## PROBLEM DESCRIPTION:
Where a line of the listing below includes the word "object", reproduce that line.

CAD and scene scripts:
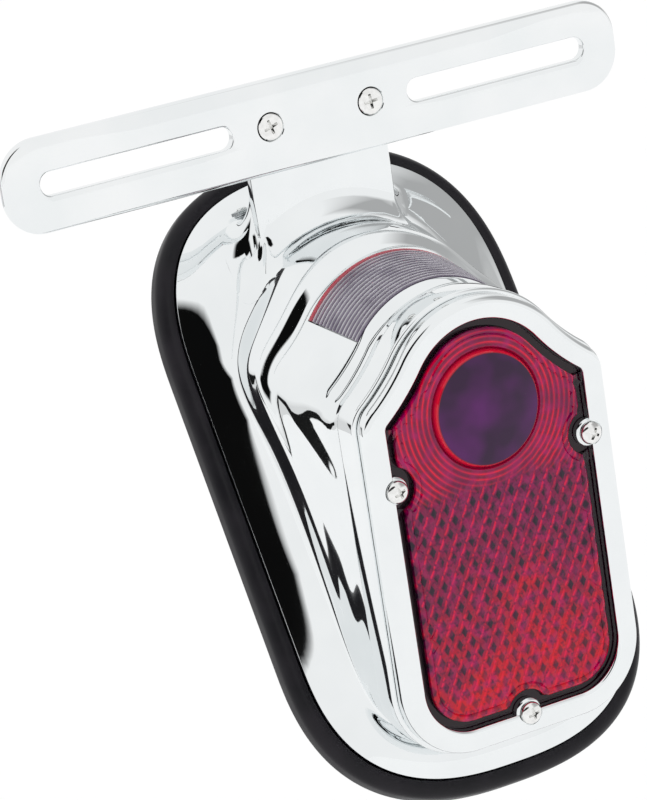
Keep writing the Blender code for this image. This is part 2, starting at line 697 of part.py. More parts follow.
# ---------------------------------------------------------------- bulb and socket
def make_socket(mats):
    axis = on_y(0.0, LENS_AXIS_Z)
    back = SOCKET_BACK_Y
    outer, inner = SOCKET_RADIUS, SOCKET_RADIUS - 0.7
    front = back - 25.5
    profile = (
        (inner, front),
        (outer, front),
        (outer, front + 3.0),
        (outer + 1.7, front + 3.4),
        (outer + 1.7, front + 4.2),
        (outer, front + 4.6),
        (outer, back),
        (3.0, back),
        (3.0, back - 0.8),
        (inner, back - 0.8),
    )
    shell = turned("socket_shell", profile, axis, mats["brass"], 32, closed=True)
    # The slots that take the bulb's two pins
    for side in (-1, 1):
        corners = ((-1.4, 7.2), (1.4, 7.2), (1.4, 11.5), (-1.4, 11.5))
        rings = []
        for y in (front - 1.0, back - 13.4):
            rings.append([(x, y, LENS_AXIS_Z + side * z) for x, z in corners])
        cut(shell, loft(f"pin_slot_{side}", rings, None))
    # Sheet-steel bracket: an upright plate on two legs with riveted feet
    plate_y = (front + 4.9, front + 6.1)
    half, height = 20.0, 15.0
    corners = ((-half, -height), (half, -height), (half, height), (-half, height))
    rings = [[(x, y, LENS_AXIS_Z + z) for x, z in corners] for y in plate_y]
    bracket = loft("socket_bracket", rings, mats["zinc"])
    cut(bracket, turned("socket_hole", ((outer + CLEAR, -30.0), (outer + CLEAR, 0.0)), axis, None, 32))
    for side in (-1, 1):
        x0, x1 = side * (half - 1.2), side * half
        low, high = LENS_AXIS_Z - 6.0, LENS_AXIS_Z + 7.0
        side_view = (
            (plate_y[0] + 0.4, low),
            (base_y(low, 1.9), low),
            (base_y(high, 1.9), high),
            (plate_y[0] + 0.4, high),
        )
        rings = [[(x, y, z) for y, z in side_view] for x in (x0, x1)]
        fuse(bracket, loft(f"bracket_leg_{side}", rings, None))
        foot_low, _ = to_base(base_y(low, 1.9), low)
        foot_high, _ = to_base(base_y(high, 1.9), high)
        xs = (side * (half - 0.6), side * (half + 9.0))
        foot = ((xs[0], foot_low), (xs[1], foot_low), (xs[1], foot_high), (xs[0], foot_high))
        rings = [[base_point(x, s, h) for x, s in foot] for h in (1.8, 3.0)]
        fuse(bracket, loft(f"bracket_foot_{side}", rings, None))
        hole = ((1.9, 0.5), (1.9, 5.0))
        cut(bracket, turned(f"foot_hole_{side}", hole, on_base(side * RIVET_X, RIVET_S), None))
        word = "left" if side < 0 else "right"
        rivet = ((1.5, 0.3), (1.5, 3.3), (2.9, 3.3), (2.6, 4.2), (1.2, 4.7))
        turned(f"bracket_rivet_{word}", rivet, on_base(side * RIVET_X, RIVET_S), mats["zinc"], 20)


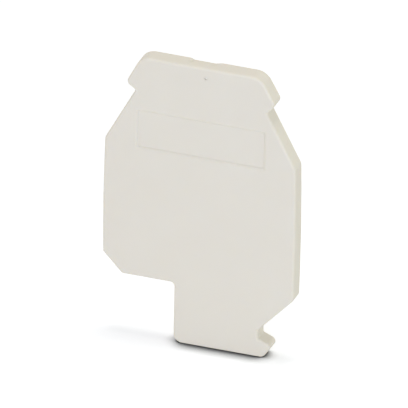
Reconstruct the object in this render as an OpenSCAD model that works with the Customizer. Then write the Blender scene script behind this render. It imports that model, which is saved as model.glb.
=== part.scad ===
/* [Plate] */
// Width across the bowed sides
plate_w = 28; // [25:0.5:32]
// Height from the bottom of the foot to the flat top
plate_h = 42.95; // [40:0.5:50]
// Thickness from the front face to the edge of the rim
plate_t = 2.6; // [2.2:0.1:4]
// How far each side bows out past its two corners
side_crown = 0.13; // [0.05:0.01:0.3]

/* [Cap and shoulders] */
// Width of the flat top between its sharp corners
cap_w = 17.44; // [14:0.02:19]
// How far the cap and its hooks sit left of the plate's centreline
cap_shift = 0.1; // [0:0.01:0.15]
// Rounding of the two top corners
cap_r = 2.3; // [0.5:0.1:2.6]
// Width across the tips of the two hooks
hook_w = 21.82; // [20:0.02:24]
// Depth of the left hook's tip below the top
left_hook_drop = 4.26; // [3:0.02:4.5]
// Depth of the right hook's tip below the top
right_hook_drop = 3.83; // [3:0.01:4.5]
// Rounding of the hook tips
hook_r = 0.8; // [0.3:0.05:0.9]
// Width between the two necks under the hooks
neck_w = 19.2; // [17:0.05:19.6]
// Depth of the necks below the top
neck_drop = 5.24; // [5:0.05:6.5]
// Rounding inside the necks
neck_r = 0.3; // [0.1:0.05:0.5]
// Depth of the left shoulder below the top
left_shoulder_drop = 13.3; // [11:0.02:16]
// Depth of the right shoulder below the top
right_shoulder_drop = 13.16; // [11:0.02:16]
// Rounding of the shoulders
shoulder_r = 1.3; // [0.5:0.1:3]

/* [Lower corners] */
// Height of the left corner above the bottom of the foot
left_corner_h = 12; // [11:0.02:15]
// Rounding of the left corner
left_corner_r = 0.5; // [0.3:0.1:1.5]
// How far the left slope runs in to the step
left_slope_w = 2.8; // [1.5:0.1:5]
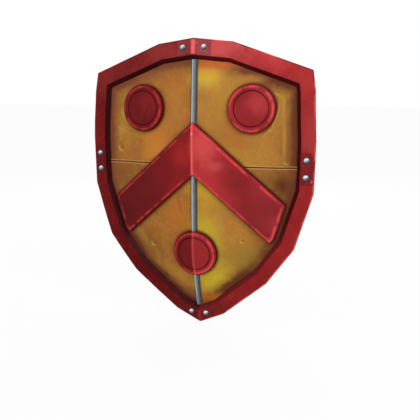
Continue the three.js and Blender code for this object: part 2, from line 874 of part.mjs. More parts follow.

## THE ANSWER:
Reconstruct the object in this render as an OpenSCAD model that works with the Customizer. Then write the Blender scene script behind this render. It imports that model, which is saved as model.glb.
Continue the three.js and Blender code for this object: part 2, from line 874 of part.mjs. More parts follow.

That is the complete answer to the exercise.